## EXERCISE
Exactly the lines from the one containing "obj.data.transform(world)" through the one containing "self.socket = socket" must be returned; include both ends and nothing else.

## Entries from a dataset

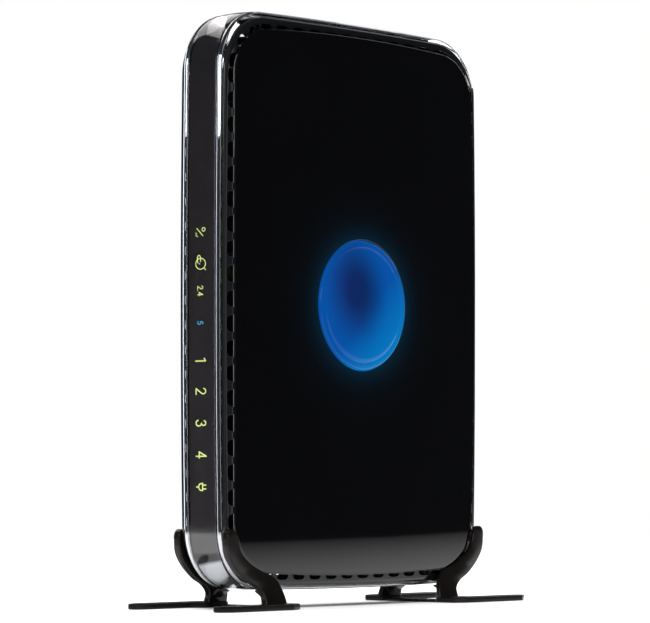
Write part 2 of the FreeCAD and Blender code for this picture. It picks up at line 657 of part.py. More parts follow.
reset_pin = rod("reset_pin", 1.4, BUTTON_X, ("70", "case_depth / 2 - 1.2"), RESET_Z)
reset_flange = rod("reset_flange", 2.6, BUTTON_X, ("70", "71.2"), RESET_Z)
node(fuse("reset_fuse", reset_pin, reset_flange), "reset_button")
reset_case = box("reset_case", ("board_face", "board_face + 8"), ("60", "67"), (RESET_Z - 3, RESET_Z + 3))
reset_tip = rod("reset_tip", 1.0, BUTTON_X, ("67", "69.4 - reset_travel"), RESET_Z)
node(fuse("reset_switch_fuse", reset_case, reset_tip), "reset_switch")

back_ring = side_body("back_ring", [((("case", "0"), ("case", "wrap_depth")),
                                     "-wrap_half_width + 0.1", "wrap_half_width - 0.1")])
back_plate = common("back_plate", back_ring, back_window("back_plate_window", 0.3))


def panel_opening(name, x, z):
    """A rectangular hole through the back panel."""
    return box(name, x, ("60", "90"), z)


CLEAR = 0.25
panel_openings = [
    panel_opening("lan_opening", ("board_face", f"{jack_top} + {CLEAR}"),
                  (f"{lan_ends[0]} - {CLEAR}", f"{lan_ends[1]} + {CLEAR}")),
    panel_opening("wan_opening", ("board_face", f"{jack_top} + {CLEAR}"),
                  (f"{wan_ends[0]} - {CLEAR}", f"{wan_ends[1]} + {CLEAR}")),
    panel_opening("usb_opening", (f"board_face - {CLEAR}", f"board_face + 5.9 + {CLEAR}"),
                  (USB_Z - 6.6 - CLEAR, USB_Z + 6.6 + CLEAR)),
    panel_opening("dc_opening", ("board_face", f"board_face + 11 + {CLEAR}"),
                  (DC_Z - 4.6 - CLEAR, DC_Z + 4.6 + CLEAR)),
    panel_opening("power_opening", ("board_face + 1.25", "board_face + 9.75"),
                  (POWER_Z - 4.25, POWER_Z + 4.25)),
    rod("reset_opening", 1.75, BUTTON_X, ("60", "90"), RESET_Z),
]
node(cut("back_panel_cut", back_plate, *panel_openings), "rear_connector_panel")

# ---------------------------------------------------------------- fasteners
def screw(name, head_radius, shank_radius, head, shank, y, z):
    """A screw along X: a round head, then a thinner shank."""
    cap = rod(f"{name}_head", head_radius, head, y, z)
    return fuse(name, cap, rod(f"{name}_shank", shank_radius, shank, y, z))


node(group("shell_screw_group", *[screw(f"shell_screw_{n}", 2.7, 1.2, (-10.6, -8.6), (-9, 6.5), y, z)
                                  for n, (y, z) in enumerate(SHELL_BOSSES)]), "shell_screws")
node(group("board_screw_group", *[screw(f"board_screw_{n}", 2.6, 0.85, ("board_face", "board_face + 1.6"),
                                        (-9.5, "board_face + 0.2"), y, z)
                                  for n, (y, z) in enumerate(BOARD_HOLES)]), "board_screws")

# ---------------------------------------------------------------- feet
FOOT_OUTER = ((74.6, 27.6), (74.2, 22.0), (70.4, 16.2), (64.6, 11.6), (58.6, 8.4), (56.4, 5.6), (57.0, 2.4))
FOOT_INNER = ((69.2, 28.4), (67.0, 22.0), (62.2, 17.2), (56.4, 14.4), (50.0, 12.0), (46.6, 9.0), (45.4, 5.4),
              (45.8, 2.4))
FOOT_TIP = (72.4, 30.6)
FOOT_PAD = ((14.0, 45.4), (23.6, 45.4), (26.4, 52.0), (27.0, 86.0), (24.0, 91.0), (20.8, 91.0), (19.4, 86.0),
            (18.6, 62.0), (14.0, 57.6))


def s_blade():
    """The side view of one S-shaped arm, thick enough in X to be trimmed later."""
    flip = [V(0, -y, z) for y, z in FOOT_INNER]
    outer = [V(0, -y, z) for y, z in FOOT_OUTER]
    inside, outside = Part.BSplineCurve(), Part.BSplineCurve()
    inside.interpolate(flip)
    outside.interpolate(outer)
    top = Part.Arc(flip[0], V(0, -FOOT_TIP[0], FOOT_TIP[1]), outer[0])
    base = Part.LineSegment(outer[-1], flip[-1])
    wire = Part.Wire(Part.__sortEdges__([c.toShape() for c in (inside, top, outside, base)]))
    solid = Part.Face(wire).extrude(V(14, 0, 0))
    solid.translate(V(10, 0, 0))
    return solid


def splay_slab():
    """An upright wall that bends outwards near the floor."""
    grip, blade = size("foot_grip"), size("foot_blade")
    inner = [(grip, 32), (grip, 14), (grip + 1.0, 8), (grip + 3.2, 0)]
    points = [V(x, -40, z) for x, z in inner] + [V(x + blade, -40, z) for x, z in reversed(inner)]
    return Part.Face(Part.makePolygon(points + points[:1])).extrude(V(0, -40, 0))


def foot_pad():
    """One flat toe, rounded at its corners."""
    points = [V(x, -y, 0) for x, y in FOOT_PAD]
    plate = Part.Face(Part.makePolygon(points + points[:1])).extrude(V(0, 0, size("foot_plate")))
    upright = [e for e in plate.Edges if abs(e.Vertexes[0].Point.z - e.Vertexes[1].Point.z) > 1]
    return plate.makeFillet(1.4, upright)


blade_source = doc.addObject("Part::Feature", "foot_blade_side")
blade_source.Shape = s_blade()
slab_source = doc.addObject("Part::Feature", "foot_splay")
slab_source.Shape = splay_slab()
pad_source = doc.addObject("Part::Feature", "foot_toe")
pad_source.Shape = foot_pad()
foot_blade = common("foot_blade_solid", blade_source, slab_source)
# a ledge carries the case: its top is cut to the curve of the case's bottom edge and side
foot_ledge = box("foot_ledge", ("9.2", "foot_grip + 3"), (-56, -50), (5.0, 9.4))
case_block = side_body("case_block", [((("case", "0"),), "-case_half_width", "case_half_width")])
foot_side = cut("foot_side", fuse("foot_side_solid", foot_blade, pad_source, foot_ledge), case_block)
foot_bridge = box("foot_bridge", (-15, 15), (-56, -46.6), ("0", "foot_plate - 0.8"))
foot_far_side = mirrored("foot_far_side", foot_side, V(1, 0, 0))
front_foot = node(fuse("front_foot_fuse", foot_side, foot_far_side, foot_bridge), "front_foot")
node(mirrored("rear_foot_mirror", front_foot, V(0, 1, 0)), "rear_foot")

# ---------------------------------------------------------------- checks and files
doc.recompute()
for item in doc.Objects:
    if {"Invalid", "Error"} & set(item.State):
        raise SystemExit(f"{item.Name} failed: {item.State}")
os.makedirs("parts", exist_ok=True)
for item in NODES:
    shape = item.Shape
    if shape.isNull() or not shape.isValid() or not shape.Solids:
        raise SystemExit(f"{item.Label} has no valid solid")
for item in NODES:
    shape = item.Shape
    shape.exportStep(f"parts/{item.Label}.step")
    room = shape.optimalBoundingBox(False)
    print(f"{item.Label:24s} solids {len(shape.Solids):3d} volume {shape.Volume:10.1f}  "
          f"x {room.XMin:6.1f} {room.XMax:6.1f}  y {room.YMin:6.1f} {room.YMax:6.1f}  "
          f"z {room.ZMin:6.1f} {room.ZMax:6.1f}")
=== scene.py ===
"""Looks of an upright wireless router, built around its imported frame.

Every shape is worked out in millimetres, in the frame's own axes: +Z up from
the floor, the lit front edge towards -Y, the round button towards +X.
"""
import logging
import math
from dataclasses import dataclass, field
from enum import Enum
from typing import Any, Optional, Sequence, Union

import bmesh
import bpy
import numpy as np
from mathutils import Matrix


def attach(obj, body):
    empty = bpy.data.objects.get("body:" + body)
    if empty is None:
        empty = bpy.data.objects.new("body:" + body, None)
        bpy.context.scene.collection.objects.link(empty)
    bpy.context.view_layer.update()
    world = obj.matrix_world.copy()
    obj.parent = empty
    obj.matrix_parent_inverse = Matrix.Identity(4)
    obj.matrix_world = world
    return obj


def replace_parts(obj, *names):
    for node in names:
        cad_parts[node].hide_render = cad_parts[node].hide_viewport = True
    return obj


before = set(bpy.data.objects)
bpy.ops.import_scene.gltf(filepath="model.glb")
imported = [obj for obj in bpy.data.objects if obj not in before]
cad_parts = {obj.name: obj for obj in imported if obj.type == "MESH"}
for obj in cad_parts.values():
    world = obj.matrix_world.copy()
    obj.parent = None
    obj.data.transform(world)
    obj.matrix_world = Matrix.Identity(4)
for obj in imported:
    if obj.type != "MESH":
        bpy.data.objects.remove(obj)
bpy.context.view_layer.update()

log = logging.getLogger("router")
MM = 0.001
Colour = tuple[float, float, float]


class Body(str, Enum):
    """The parts that move as one."""

    CASE = "case"
    DOME = "dome"
    POWER = "power_key"
    RESET = "reset_key"


class Side(Enum):
    """Which side of the case a piece belongs to."""

    RIGHT = 1
    LEFT = -1


# ---------------------------------------------------------------- shader maths
# The colour Mix node's sockets by number: its two colours and its result.
MIX_FIRST, MIX_SECOND, MIX_RESULT = 6, 7, 2


class Sock:
    """One output of a node, usable in ordinary arithmetic."""

    def __init__(self, tree: "Tree", socket: bpy.types.NodeSocket) -> None:
        """Keeps the tree that new nodes are added to."""
        self.tree = tree
        self.socket = socket

    def math(self, operation: str, *others: Any) -> "Sock":
        """One Math node with this socket as its first value."""
        return self.tree.math(operation, self, *others)

    def __add__(self, other: Any) -> "Sock":
        """Sum."""
        return self.math("ADD", other)

    def __radd__(self, other: Any) -> "Sock":
        """Sum, with this socket second."""
        return self.tree.math("ADD", other, self)

    def __sub__(self, other: Any) -> "Sock":
        """Difference."""
        return self.math("SUBTRACT", other)

    def __rsub__(self, other: Any) -> "Sock":
        """Difference, with this socket second."""
        return self.tree.math("SUBTRACT", other, self)

    def __mul__(self, other: Any) -> "Sock":
        """Product."""
        return self.math("MULTIPLY", other)

    def __rmul__(self, other: Any) -> "Sock":
        """Product, with this socket second."""
        return self.tree.math("MULTIPLY", other, self)

    def __truediv__(self, other: Any) -> "Sock":
        """Quotient."""
        return self.math("DIVIDE", other)

    def __rtruediv__(self, other: Any) -> "Sock":
        """Quotient, with this socket second."""
        return self.tree.math("DIVIDE", other, self)

    def __pow__(self, other: Any) -> "Sock":
        """Power."""
        return self.math("POWER", other)

    def clamped(self, low: float = 0.0, high: float = 1.0) -> "Sock":
        """The value held between two limits."""
        return self.math("MAXIMUM", low).math("MINIMUM", high)


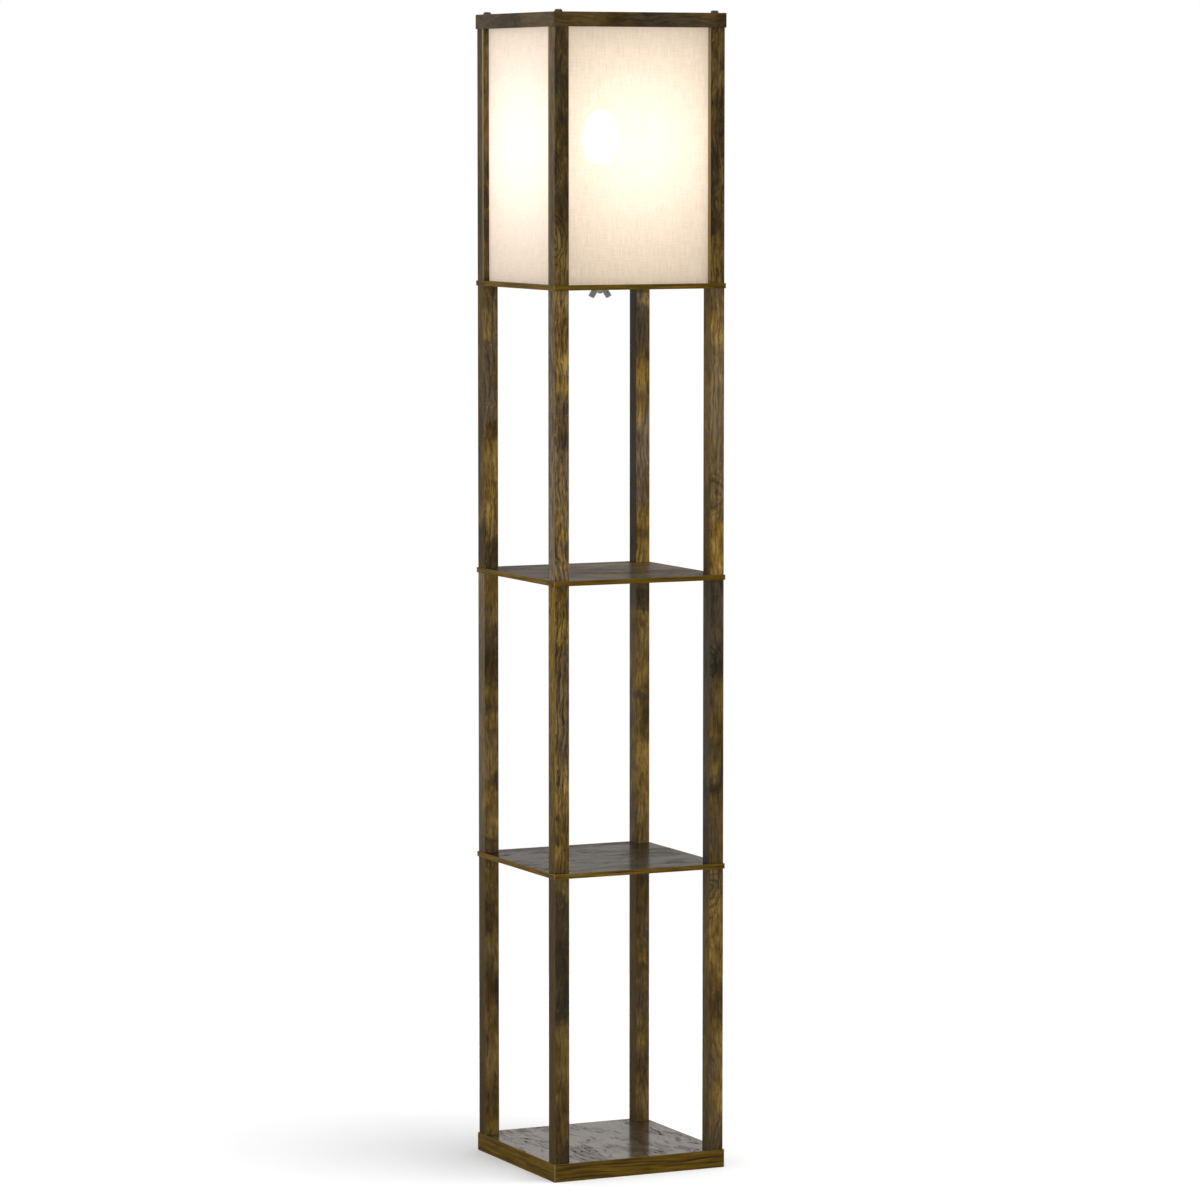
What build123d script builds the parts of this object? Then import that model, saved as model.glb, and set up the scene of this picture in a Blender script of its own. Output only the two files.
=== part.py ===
from build123d import *
import os
from math import acos, cos, degrees, radians, sin, sqrt

# Shelf floor lamp: a square wooden tower of three open bays with a linen shade on top.
# Millimetres, +Z up. The origin is the centre of the base's underside.
# The wide side that faces the viewer looks along -Y, and the narrow one on the left along -X.

os.makedirs("parts", exist_ok=True)

# ---------------------------------------------------------------- driving dimensions

# Boards
board_side = 260.0
base_thick = 25.0
shelf_thick = 7.0
banding_thick = 0.6
banding_joint = 0.1

# Posts
post_side = 21.5
post_edge_round = 0.8
board_overhang = 1.5
shelf_post_length = 395.0
shade_post_length = 349.0

# Top frame
rail_width = 23.0
rail_height = 20.0
rail_edge_round = 0.6

# Shade panels, each a linen face bonded to a stiff liner, held in grooves
panel_setback = 8.5
linen_thick = 0.6
liner_thick = 0.5
groove_depth = 4.0
panel_side_play = 0.15
panel_end_play = 0.3

# M6 fasteners and the inserts that take them
thread_size = 6.0
thread_play = 0.05
bolt_hole_play = 0.3
insert_outer = 9.0
insert_length = 15.0
insert_glue_gap = 0.05
pilot_depth = 4.0
thread_grip = 13.0
stud_end_chamfer = 0.6
button_head_size = 11.0
button_head_height = 3.5
button_head_dome = 2.8
hex_socket_size = 4.0
hex_socket_depth = 1.8
counterbore_size = 14.0
counterbore_depth = 8.0

# Wing nut that clamps the lampholder's stem to the shade floor
wing_nut_hub_height = 6.3
wing_nut_hub_top = 13.0
wing_nut_hub_low = 10.0
wing_nut_height = 14.4
wing_span = 33.4
wing_thick = 2.6
wing_end_width = 8.4
wing_end_slope = 3.8
wing_shoulder_reach = 11.8
wing_shoulder_drop = 2.6
wing_root_drop = 1.0
wing_corner_round = 1.8
wing_edge_round = 0.5
wing_turn = -10.0
washer_size = 18.0
washer_thick = 1.6
clamp_stud_show = 1.2
clamp_stud_grip = 18.0

# Stem
flange_size = 60.0
flange_thick = 2.5
flange_chamfer = 0.8
stem_length = 103.0
stem_size = 12.0
stem_neck_size = 10.0
stem_neck_length = 8.0
stem_bore = 7.0
stem_outlet_size = 6.0
stem_outlet_rise = 30.0
stem_outlet_sill = 1.5
stem_neck_play = 0.1

# Bulb, an egg-shaped envelope on an E27 cap
glass_size = 50.0
glass_height = 78.0
glass_wall = 1.0
neck_size = 26.4
neck_length = 6.4
cap_size = 26.2
cap_thread_pitch = 3.629
cap_thread_depth = 0.8
cap_thread_turns = 5
cap_wall = 0.5
cap_length = 22.0
cap_foot_size = 22.0
cap_insulator_height = 2.5
cap_bead_play = 0.1
cap_bead_plug = 1.0
contact_size = 9.0
contact_height = 2.0
contact_round = 0.8

# Lampholder
screw_shell_play = 0.3
screw_shell_wall = 0.4
holder_size = 39.0
holder_wall = 2.2
holder_rim_rise = 4.0
holder_rim_round = 0.8
holder_cap_height = 17.0
holder_cap_bowl = 8.5
holder_cap_foot = 18.0
holder_cap_floor = 5.0
holder_neck_height = 6.0
holder_fit = 0.15
insulator_thick = 2.4
wire_hole_size = 3.0
wire_hole_pitch = 22.0
spring_width = 8.0
spring_thick = 0.5
spring_foot_reach = 10.0
spring_bend_reach = 3.3
spring_tip_reach = 6.7
spring_rise = 0.8
spring_gap = 0.3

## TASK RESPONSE
    obj.data.transform(world)
    obj.matrix_world = Matrix.Identity(4)
for obj in imported:
    if obj.type != "MESH":
        bpy.data.objects.remove(obj)
bpy.context.view_layer.update()

log = logging.getLogger("router")
MM = 0.001
Colour = tuple[float, float, float]


class Body(str, Enum):
    """The parts that move as one."""

    CASE = "case"
    DOME = "dome"
    POWER = "power_key"
    RESET = "reset_key"


class Side(Enum):
    """Which side of the case a piece belongs to."""

    RIGHT = 1
    LEFT = -1


# ---------------------------------------------------------------- shader maths
# The colour Mix node's sockets by number: its two colours and its result.
MIX_FIRST, MIX_SECOND, MIX_RESULT = 6, 7, 2


class Sock:
    """One output of a node, usable in ordinary arithmetic."""

    def __init__(self, tree: "Tree", socket: bpy.types.NodeSocket) -> None:
        """Keeps the tree that new nodes are added to."""
        self.tree = tree
        self.socket = socket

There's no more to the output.